__THE PROBLEM__: Scan the lines below for the word "Blender". Copy each line you find it in.

[Modeling code records]
++++++

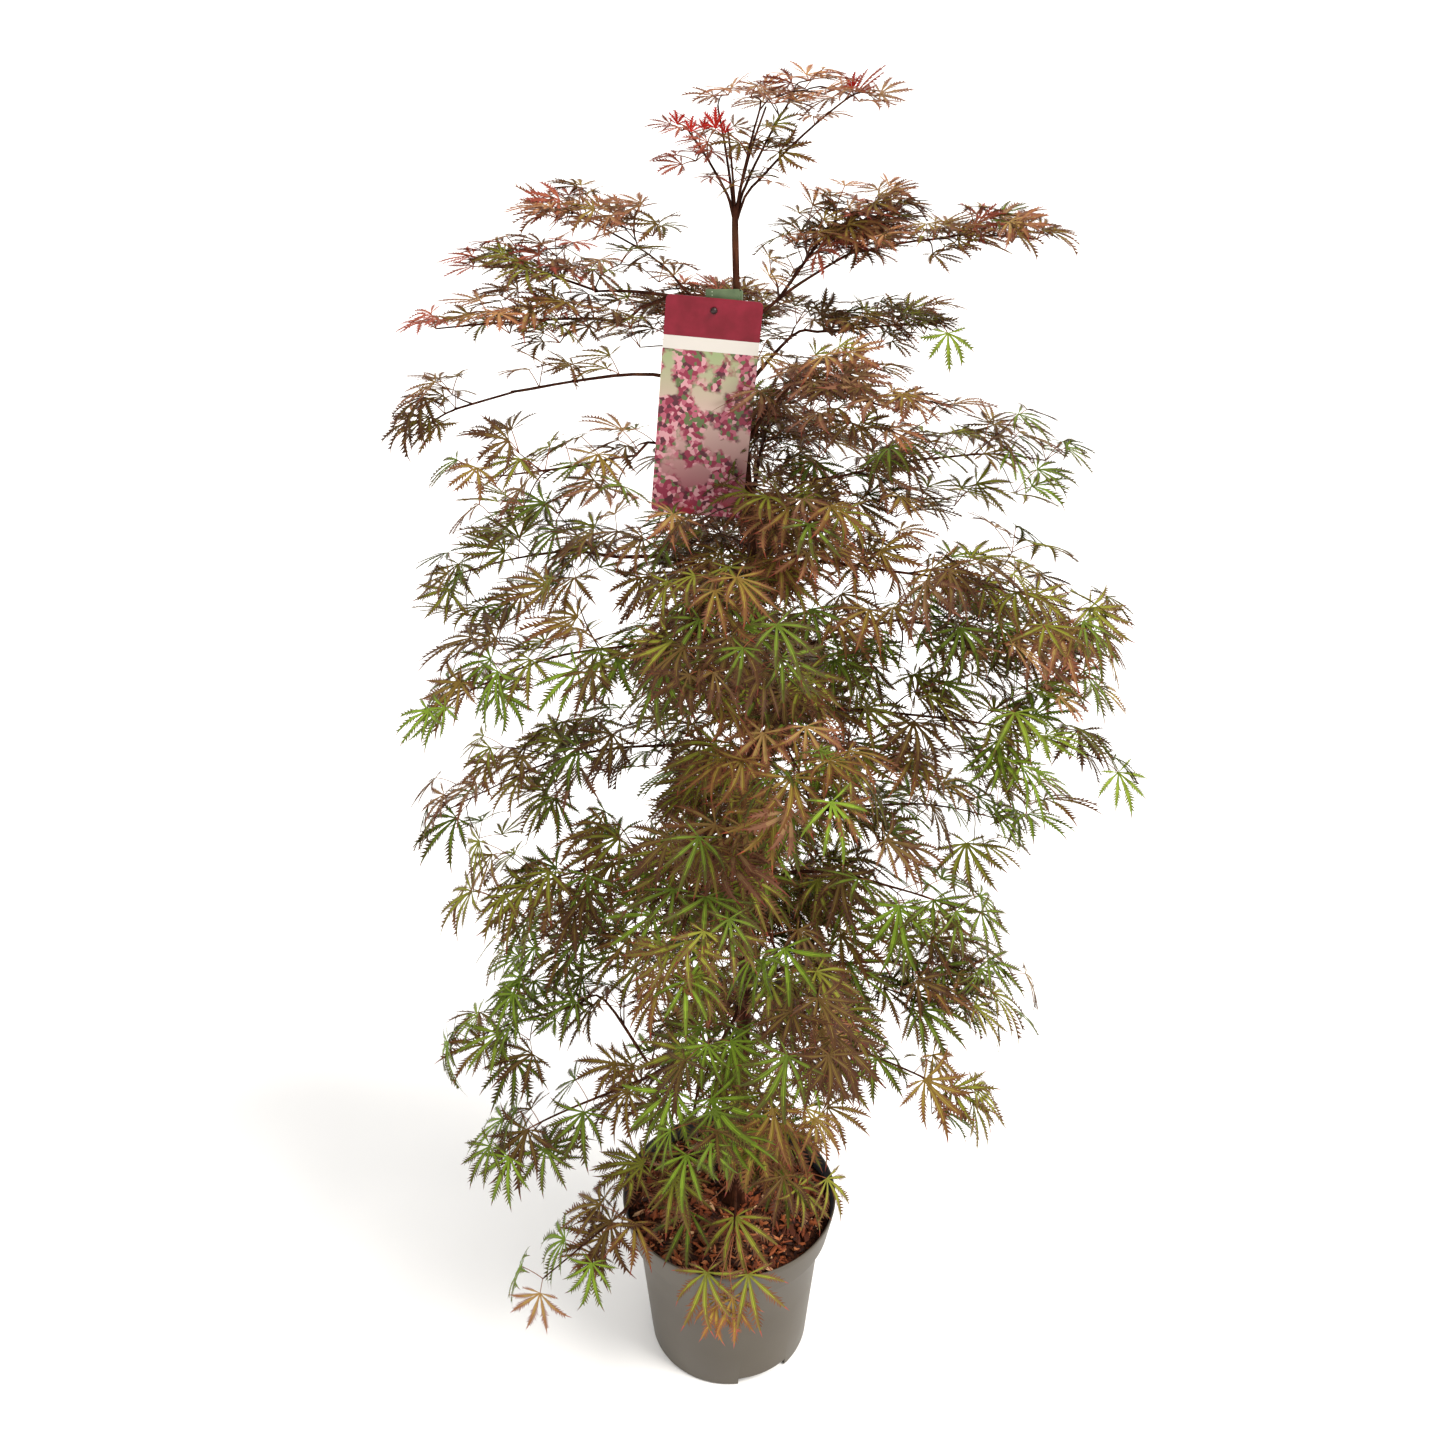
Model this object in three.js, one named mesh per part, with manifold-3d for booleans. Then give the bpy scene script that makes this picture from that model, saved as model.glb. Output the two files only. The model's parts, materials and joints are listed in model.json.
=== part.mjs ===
// A laceleaf Japanese maple in a nursery pot, in millimetres, +Z up.
// The origin is the middle of the pot's flat underside. -Y is the front and +X the right.
// Every solid keeps a small gap to its neighbours, so that none of them overlap.
import * as THREE from "three";
import { mergeVertices } from "three/addons/utils/BufferGeometryUtils.js";
import Module from "manifold-3d";

const wasm = await Module();
wasm.setup();

// Driving dimensions
const GAP = 0.4; // between a piece and what it is cut round
const RIM_RADIUS = 125;
const POT_HEIGHT = 222;
const COLLAR_HEIGHT = 43; // the wide band under the rim
const COLLAR_FOOT_RADIUS = 118;
const BODY_TOP_RADIUS = 109;
const BASE_RADIUS = 95;
const WALL = 2.2;
const FLOOR = 16; // thick enough to hold the drain notches
const SOIL_HEIGHT = 206;
const SOIL_GAP = 0.3;
const POT_SEGMENTS = 48;
const TRUNK_TOP = 1320; // the fork that carries the crown's top
const TRUNK_RADIUS = 9.5;
const TRUNK_TIP_RADIUS = 2.3;
const FLARE = 5.5; // added at the foot of the trunk
const STEM_RADIUS = 1.3;
const TIE_HEIGHT = 1249;
const STUD_HEIGHT = 1240; // where the tag hangs
const STUD_X = -15;
const STUD_RADIUS = 1.6;
const TAG_WIDTH = 80;
const TAG_HEIGHT = 187;
const TAG_THICKNESS = 0.9;
const TAG_LEAN = 5.2; // degrees, its foot hangs to the left

// Colours from the photograph
const COLOURS = {
  pot: 0x7c7266,
  soil: 0x4a2413,
  bark: 0x3a2a1e,
  tie: 0x4f6b45,
  tag: 0x9c2f42,
  bronze: 0x4b3524,
  olive: 0x4c4f22,
  green: 0x5d7526,
  red: 0x9a2f22,
};
const ROUGHNESS = { pot: 0.55, tag: 0.3, tie: 0.5 };

const part = new THREE.Group();
const keepOut = []; // swollen solids that later pieces are cut round
const { degToRad: radians, lerp, mapLinear, clamp } = THREE.MathUtils;

// Geometry with its shared vertices merged and only positions left
function welded(geometry) {
  const plain = geometry.clone();
  plain.deleteAttribute("normal");
  plain.deleteAttribute("uv");
  return mergeVertices(plain, 1e-4);
}

function toSolid(geometry) {
  const merged = welded(geometry);
  return new wasm.Manifold(
    new wasm.Mesh({
      numProp: 3,
      vertProperties: merged.attributes.position.array,
      triVerts: new Uint32Array(merged.index.array),
    }),
  );
}

function toGeometry(solid) {
  const mesh = solid.getMesh();
  return new THREE.BufferGeometry()
    .setAttribute("position", new THREE.BufferAttribute(mesh.vertProperties, 3))
    .setIndex(new THREE.BufferAttribute(mesh.triVerts, 1));
}

// The same geometry with its surface moved out by a distance
function swollen(geometry, distance) {
  const fat = welded(geometry);
  fat.computeVertexNormals();
  const position = fat.attributes.position;
  const normal = fat.attributes.normal;
  for (let i = 0; i < position.count; i++)
    position.setXYZ(
      i,
      position.getX(i) + distance * normal.getX(i),
      position.getY(i) + distance * normal.getY(i),
      position.getZ(i) + distance * normal.getZ(i),
    );
  return fat;
}

// The room a piece takes up with its gap: later pieces stay out of it
const cleared = (geometry) =>
  toSolid(swollen(geometry, GAP)).add(toSolid(geometry));

// Keeps the largest body of what is left once the keep-out solids are cut away
function carved(geometry) {
  let solid = toSolid(geometry);
  for (const other of keepOut) solid = solid.subtract(other);
  return solid
    .decompose()
    .reduce((best, body) => (body.volume() > best.volume() ? body : best));
}

function add(name, geometry, colour, { cut = true, guard = true } = {}) {
  const solid = cut ? carved(geometry) : toSolid(geometry);
  const material = new THREE.MeshStandardMaterial({
    color: COLOURS[colour],
    roughness: ROUGHNESS[colour] ?? 0.8,
    metalness: 0,
  });
  const mesh = new THREE.Mesh(toGeometry(solid), material);
  mesh.name = name;
  part.add(mesh);
  if (guard) keepOut.push(cleared(geometry));
}

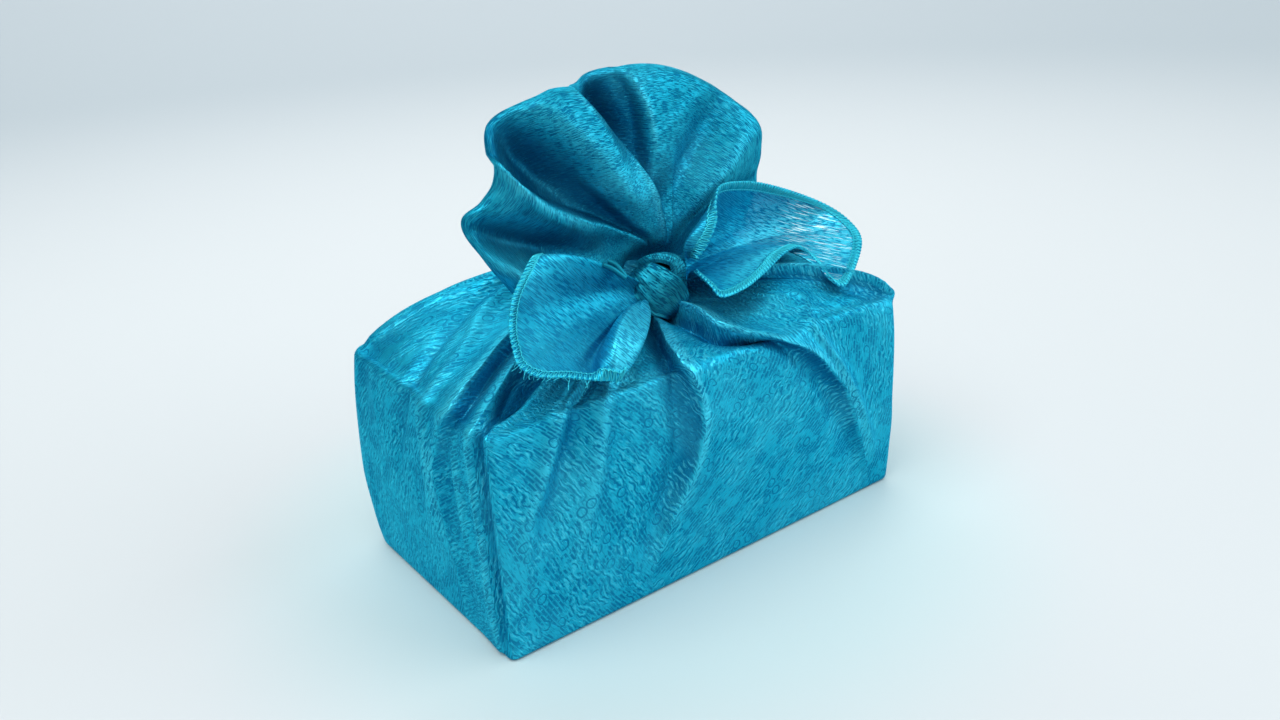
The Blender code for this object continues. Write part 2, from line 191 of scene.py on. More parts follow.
# A fold runs from the knot over the rim and down a wall. Its track gives, at steps of the path,
# the wall's own x or y, the height and, for a lip, the depth of the hollow beside it. A lip is
# cloth that overlaps its neighbour, on its positive or negative side along the wall's walk, and
# softens on the wall. A crease is a lip that stays sharp there
Fold = namedtuple("Fold", "wall kind width side track")
FOLDS = [
    Fold("front", "lip", 20.0, 1, [
        (0.12, -30, 0, 0), (0.3, -30, 2.5, 4), (0.5, -23, 4, 5), (0.8, -20, 5, 4),
        (1.0, -17, 5, 4), (1.15, -13, 5, 5.4), (1.3, -12, 5, 5.6), (1.42, -14, 4.4, 5.2),
        (1.55, -20, 3.4, 4.4), (1.68, -28, 2, 2.6), (1.9, -38, 0, 0)]),
    Fold("front", "soft", 5.0, 0, [
        (0.45, -50, 0), (0.8, -50, 1.8), (1.0, -52, 2.4), (1.15, -55, 2.8), (1.4, -60, 2.6),
        (1.6, -68, 1.8), (1.85, -76, 0)]),
    Fold("front", "soft", 5.0, 0, [
        (0.45, -62, 0), (0.9, -60, -2), (1.1, -64, -2.8), (1.25, -70, -2.8), (1.4, -76, -2),
        (1.65, -84, 0)]),
    Fold("front", "soft", 4.2, 0, [
        (0.5, -70, 0), (0.95, -66, 1.8), (1.06, -72, 2.6), (1.25, -80, 2.6), (1.4, -87, 1.8),
        (1.6, -91, 0.8), (1.8, -93, 0)]),
    Fold("front", "lip", 8.0, 1, [
        (0.12, -2, 0, 0), (0.34, -1, 4, 6), (0.64, 7, 6, 7), (0.86, 8, 6, 6), (0.96, 15, 5.6, 5),
        (1.0, 22, 5, 5), (1.04, 30, 5, 5), (1.1, 41, 5, 5), (1.18, 50, 5, 5.4),
        (1.36, 65, 4.4, 5.6), (1.5, 71, 3.6, 5), (1.7, 79, 2, 3), (1.92, 86, 0, 0)]),
    Fold("front", "soft", 2.6, 0, [
        (0.6, 72, 0), (0.85, 64, 1.6), (1.0, 50, 2.2), (1.06, 51, 2.2), (1.25, 63, 2.4),
        (1.48, 75, 2.2), (1.65, 83, 1.6), (1.88, 90, 0)]),
    Fold("front", "soft", 6.0, 0, [(0.6, 84, 0), (0.92, 88, -2.4), (1.0, 90, -2), (1.1, 93, 0)]),
    Fold("right", "lip", 16.0, 1, [
        (0.2, -54, 0, 0), (0.5, -55, 4, 2), (0.9, -56, 5, 2), (1.0, -56, 3.5, 1),
        (1.08, -56, 0, 0)]),
    Fold("right", "soft", 6.0, 0, [
        (0.25, -36, 0), (0.6, -36, -2.2), (1.0, -36, -2.6), (1.3, -40, -2.4), (1.6, -45, 0)]),
    Fold("right", "soft", 7.0, 0, [
        (0.25, -14, 0), (0.6, -14, 2.4), (1.0, -14, 2.8), (1.4, -20, 2.6), (1.75, -24, 0)]),
    Fold("right", "soft", 8.0, 0, [
        (0.25, 14, 0), (0.6, 14, -2), (1.0, 14, -2.4), (1.4, 12, -2.2), (1.7, 14, 0)]),
    Fold("right", "soft", 7.0, 0, [
        (0.25, 36, 0), (0.6, 36, 2.2), (1.0, 36, 2.6), (1.4, 38, 2.4), (1.7, 42, 0)]),
    Fold("back", "lip", 16.0, -1, [
        (0.25, 66, 0, 0), (0.6, 66, 3.2, 2), (1.0, 66, 3.6, 3), (1.4, 74, 3.4, 3),
        (1.6, 80, 2.2, 2), (1.8, 84, 0, 0)]),
    Fold("back", "soft", 10.0, 0, [
        (0.25, 34, 0), (0.6, 34, -2.4), (1.0, 34, -2.8), (1.4, 38, -2.6), (1.75, 46, 0)]),
    Fold("back", "soft", 9.0, 0, [
        (0.25, 4, 0), (0.6, 4, 2.6), (1.0, 4, 3), (1.4, 4, 2.8), (1.7, 2, 0)]),
    Fold("back", "lip", 18.0, 1, [
        (0.25, -36, 0, 0), (0.6, -36, 3, 2), (1.0, -36, 3.4, 3), (1.4, -44, 3.2, 3),
        (1.65, -52, 2, 2), (1.85, -56, 0, 0)]),
    Fold("back", "soft", 9.0, 0, [
        (0.3, -74, 0), (0.7, -74, 2), (1.0, -74, 2.2), (1.4, -80, 1.8), (1.7, -86, 0)]),
    Fold("left", "soft", 9.0, 0, [
        (0.4, 44, 0), (0.8, 42, -1.6), (1.0, 41, -2), (1.3, 43, -1.8), (1.6, 45, 0)]),
    Fold("left", "soft", 3.4, 0, [
        (0.35, 52, 0), (0.52, 47, -1.4), (0.77, 17, -2), (0.91, 7, -2.2), (1.0, 1, -2.4),
        (1.15, 6, -2.8), (1.3, 12, -2), (1.5, 16, 0)]),
    Fold("left", "soft", 4.4, 0, [
        (0.35, 50, 0), (0.56, 34, 1.4), (0.79, -3, 2), (0.95, -13, 2.2), (1.1, -14, 2.8),
        (1.3, -15, 3), (1.5, -13, 2.4), (1.78, -16, 0)]),
    Fold("left", "lip", 12.0, -1, [
        (0.2, 10, 0, 0), (0.4, -2, 3.4, 1), (0.56, -13, 4.6, 2), (0.7, -21.5, 5, 3),
        (0.82, -27.6, 5, 3), (0.93, -32.6, 5, 3), (1.0, -34, 4.6, 3), (1.07, -30, 3.6, 3),
        (1.16, -24, 2.6, 3), (1.3, -20, 2.0, 2.6), (1.5, -20, 1.6, 2), (1.8, -24, 0, 0)]),
    Fold("left", "soft", 3.4, 0, [
        (1.04, -33, 0), (1.14, -34, 2), (1.3, -37, 2.6), (1.5, -39, 2.2), (1.7, -41, 1.2),
        (1.88, -42, 0)]),
    Fold("left", "crease", 12.0, -1, [
        (0.25, -8, 0, 0), (0.4, -16, 3, 1), (0.57, -25.6, 4.4, 2), (0.73, -35.7, 4.8, 2),
        (0.85, -42.8, 4.8, 2), (0.95, -48.4, 4.6, 2.6), (1.0, -50, 4.2, 3.2),
        (1.1, -50, 3.8, 3.2), (1.4, -50.5, 3.4, 3.2), (1.8, -51, 3, 3), (1.97, -51, 1, 1)]),
    Fold("left", "soft", 7.0, 0, [
        (0.35, -40, 0), (0.55, -44, -5), (0.75, -51, -8), (0.88, -54, -8), (0.97, -56, 0)]),
]

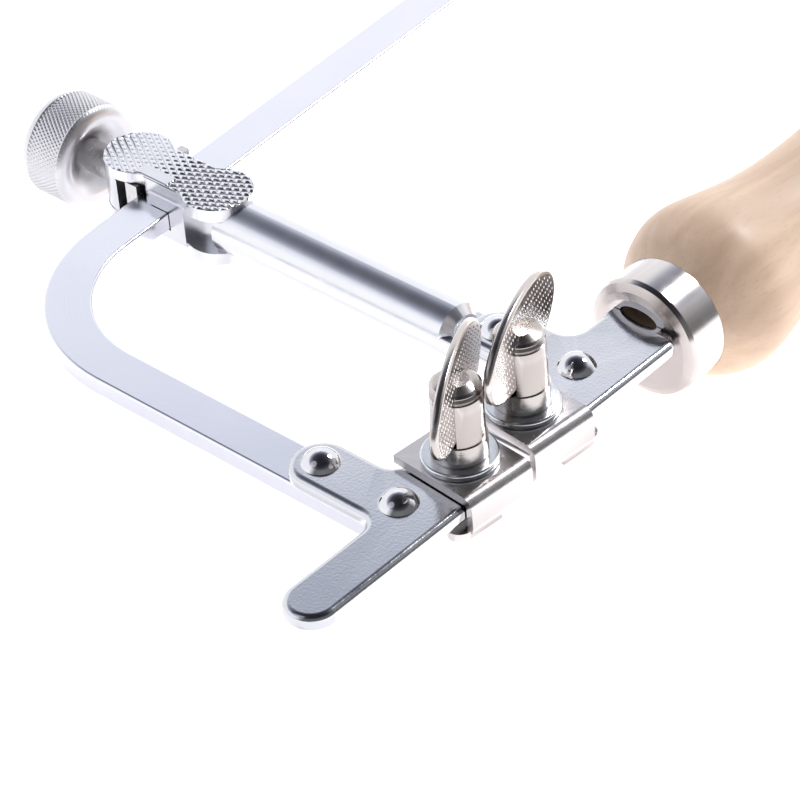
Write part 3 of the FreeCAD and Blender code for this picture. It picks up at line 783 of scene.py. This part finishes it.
def cut_depth(x, y):
    # the cuts are one millimetre apart, so the whole part of a line's number counts them
    steep = x * math.cos(CUT_TURN) - y * math.sin(CUT_TURN)
    other = x * math.cos(CUT_TURN) + y * math.sin(CUT_TURN)
    depth = 0.0
    share = min(1.0, max(FAINTEST, (FADE_END_Y - y) / FADE_LENGTH))
    plain = x < PLAIN_X and PLAIN_LOW_Y < y < PLAIN_HIGH_Y
    for line, deep in ((steep, DEEP_CUT), (other, SECOND_CUT * share)):
        off = abs(line % 1.0 - 0.5)
        depth = max(depth, deep * max(0.0, 1.0 - off / CUT_HALF))
    return 0.0 if plain else depth


for name, face_z, inward in (("upper_grip_skin", UPPER_FACE_Z, -1.0), ("lower_grip_skin", LOWER_FACE_Z, 1.0)):
    shape = bmesh.new()
    grid, feet = [], []
    for row in range(SKIN_ROWS + 1):
        y = SKIN_START_Y + (SKIN_END_Y - SKIN_START_Y) * row / SKIN_ROWS
        near = [pad_half_width(y + 0.12 * k) for k in range(-4, 5)]
        width = max(0.35, sum(near) / len(near))
        line = []
        for column in range(SKIN_ACROSS + 1):
            x = width * (2.0 * column / SKIN_ACROSS - 1.0)
            rim = width - abs(x)
            round_off = RIM_ROUND * max(0.0, 1.0 - rim / RIM_REACH) ** 2
            z = face_z + inward * (cut_depth(x, y) * min(1.0, rim / 0.2) + round_off)
            line.append(shape.verts.new(Vector((ARM_X + x, y, z)) * MM))
        grid.append(line)
        foot_z = face_z + inward * SKIN_THICK
        feet.append([shape.verts.new(Vector((ARM_X + side * width, y, foot_z)) * MM) for side in (-1, 1)])
    for line, above, foot, foot_above in zip(grid, grid[1:], feet, feet[1:]):
        for column in range(SKIN_ACROSS):
            shape.faces.new((line[column], line[column + 1], above[column + 1], above[column]))
        shape.faces.new((line[0], above[0], foot_above[0], foot[0]))
        shape.faces.new((line[-1], foot[1], foot_above[1], above[-1]))
        shape.faces.new((foot[0], foot_above[0], foot_above[1], foot[1]))
    for end in (0, SKIN_ROWS):
        shape.faces.new(grid[end] + feet[end][::-1])
    set_down(name, shape, chrome_rod, "frame", [], 32.0)

# %% [markdown]
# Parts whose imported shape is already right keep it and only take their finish. These are the
# handle, the ferrule, the plates, the rod, the bar, the rivets, the jaws, the washers, the screws
# and the shoe.

# %% Finishes for the parts that keep their shape
kept = {
    chrome_plate: ("nose_plate", "handle_plate"),
    drawn: ("back_bar",),
    chrome_dome: ("handle_rivet_inner", "handle_rivet_outer", "nose_rivet_inner", "nose_rivet_outer"),
    nickel_jaw: ("nose_jaw", "handle_jaw"),
    zinc_washer: ("nose_washer", "handle_washer"),
    nickel_turned: ("nose_screw", "handle_screw"),
    plain_steel: ("pressure_shoe", "clamp_screw"),
    chrome_rod: ("arm_rod",),
    nickel_ferrule: ("ferrule",),
    beech: ("handle",),
}
for metal, names in kept.items():
    for name in names:
        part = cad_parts[name]
        for part_slot in part.material_slots:
            part_slot.material = metal
        print(name, "wears", metal.name)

++++++

__EXERCISE RESULT__:
The Blender code for this object continues. Write part 2, from line 191 of scene.py on. More parts follow.
Write part 3 of the FreeCAD and Blender code for this picture. It picks up at line 783 of scene.py. This part finishes it.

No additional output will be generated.